**Supplied information**
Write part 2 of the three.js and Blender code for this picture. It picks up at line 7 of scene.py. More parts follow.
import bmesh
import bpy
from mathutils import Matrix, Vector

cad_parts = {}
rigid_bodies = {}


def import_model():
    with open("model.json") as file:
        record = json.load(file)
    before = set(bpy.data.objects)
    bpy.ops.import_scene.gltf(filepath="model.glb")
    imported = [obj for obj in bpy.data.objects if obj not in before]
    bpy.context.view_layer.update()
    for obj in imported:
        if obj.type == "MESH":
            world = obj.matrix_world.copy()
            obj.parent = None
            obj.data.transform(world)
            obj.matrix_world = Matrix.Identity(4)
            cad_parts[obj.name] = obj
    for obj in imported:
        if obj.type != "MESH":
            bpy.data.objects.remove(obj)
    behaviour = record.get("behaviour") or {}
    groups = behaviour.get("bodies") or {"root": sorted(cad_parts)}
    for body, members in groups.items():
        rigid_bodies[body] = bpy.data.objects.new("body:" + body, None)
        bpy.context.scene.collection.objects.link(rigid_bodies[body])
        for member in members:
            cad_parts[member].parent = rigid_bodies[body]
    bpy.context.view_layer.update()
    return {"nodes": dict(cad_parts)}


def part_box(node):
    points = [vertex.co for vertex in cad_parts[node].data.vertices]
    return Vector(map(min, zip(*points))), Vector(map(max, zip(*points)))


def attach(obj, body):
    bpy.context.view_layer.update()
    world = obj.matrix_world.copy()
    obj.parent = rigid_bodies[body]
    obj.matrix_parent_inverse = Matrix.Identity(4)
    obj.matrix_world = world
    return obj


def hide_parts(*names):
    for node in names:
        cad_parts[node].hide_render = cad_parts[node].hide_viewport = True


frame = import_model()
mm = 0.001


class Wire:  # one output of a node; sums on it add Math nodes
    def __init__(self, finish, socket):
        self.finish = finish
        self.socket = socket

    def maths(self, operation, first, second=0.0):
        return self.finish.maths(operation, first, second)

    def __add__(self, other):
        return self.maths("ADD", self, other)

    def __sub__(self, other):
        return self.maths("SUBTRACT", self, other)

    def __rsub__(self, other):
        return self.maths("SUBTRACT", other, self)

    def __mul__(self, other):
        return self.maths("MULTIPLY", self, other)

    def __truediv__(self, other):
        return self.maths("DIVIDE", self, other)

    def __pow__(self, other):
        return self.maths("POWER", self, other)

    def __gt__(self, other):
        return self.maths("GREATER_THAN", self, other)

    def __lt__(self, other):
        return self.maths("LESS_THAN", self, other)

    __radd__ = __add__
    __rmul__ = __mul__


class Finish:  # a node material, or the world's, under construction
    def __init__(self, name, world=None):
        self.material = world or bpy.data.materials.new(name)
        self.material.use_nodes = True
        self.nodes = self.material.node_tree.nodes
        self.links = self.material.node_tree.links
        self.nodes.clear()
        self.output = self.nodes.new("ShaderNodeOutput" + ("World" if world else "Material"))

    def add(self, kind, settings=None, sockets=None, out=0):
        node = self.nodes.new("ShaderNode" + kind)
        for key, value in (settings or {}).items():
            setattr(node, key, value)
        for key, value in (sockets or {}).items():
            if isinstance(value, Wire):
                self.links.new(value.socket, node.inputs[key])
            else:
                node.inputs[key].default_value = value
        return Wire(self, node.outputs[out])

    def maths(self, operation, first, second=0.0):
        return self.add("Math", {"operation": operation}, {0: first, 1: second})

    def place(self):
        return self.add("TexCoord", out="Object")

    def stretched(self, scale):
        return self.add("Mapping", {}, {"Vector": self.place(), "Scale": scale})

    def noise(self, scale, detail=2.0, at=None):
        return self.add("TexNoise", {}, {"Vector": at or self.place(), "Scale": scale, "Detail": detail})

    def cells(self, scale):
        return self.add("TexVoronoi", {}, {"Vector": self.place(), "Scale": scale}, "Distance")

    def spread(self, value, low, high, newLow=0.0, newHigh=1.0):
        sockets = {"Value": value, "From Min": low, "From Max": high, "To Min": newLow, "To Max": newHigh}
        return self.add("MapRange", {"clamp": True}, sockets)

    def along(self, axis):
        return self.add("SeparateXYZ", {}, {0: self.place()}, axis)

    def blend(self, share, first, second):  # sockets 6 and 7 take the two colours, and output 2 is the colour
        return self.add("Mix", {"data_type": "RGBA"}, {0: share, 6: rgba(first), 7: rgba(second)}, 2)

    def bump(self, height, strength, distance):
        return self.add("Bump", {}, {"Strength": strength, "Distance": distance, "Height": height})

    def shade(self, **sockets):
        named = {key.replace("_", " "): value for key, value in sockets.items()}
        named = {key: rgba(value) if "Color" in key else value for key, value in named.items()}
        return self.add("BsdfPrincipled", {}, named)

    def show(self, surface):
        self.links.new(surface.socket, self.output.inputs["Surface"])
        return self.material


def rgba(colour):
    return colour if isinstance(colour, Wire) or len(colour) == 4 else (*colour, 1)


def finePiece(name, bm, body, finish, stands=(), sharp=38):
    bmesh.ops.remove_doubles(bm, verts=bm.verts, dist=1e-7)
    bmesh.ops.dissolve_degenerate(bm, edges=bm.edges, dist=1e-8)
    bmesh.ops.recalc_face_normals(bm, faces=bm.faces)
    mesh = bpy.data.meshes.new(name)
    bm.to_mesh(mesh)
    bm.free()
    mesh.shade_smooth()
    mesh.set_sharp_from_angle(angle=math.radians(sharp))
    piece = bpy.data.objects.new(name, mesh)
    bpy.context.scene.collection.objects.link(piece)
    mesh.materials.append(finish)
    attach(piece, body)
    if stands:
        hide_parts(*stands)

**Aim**
Tally up the lines holding the string "copy" in this listing, and report the total alone.

**Finished exercise**
2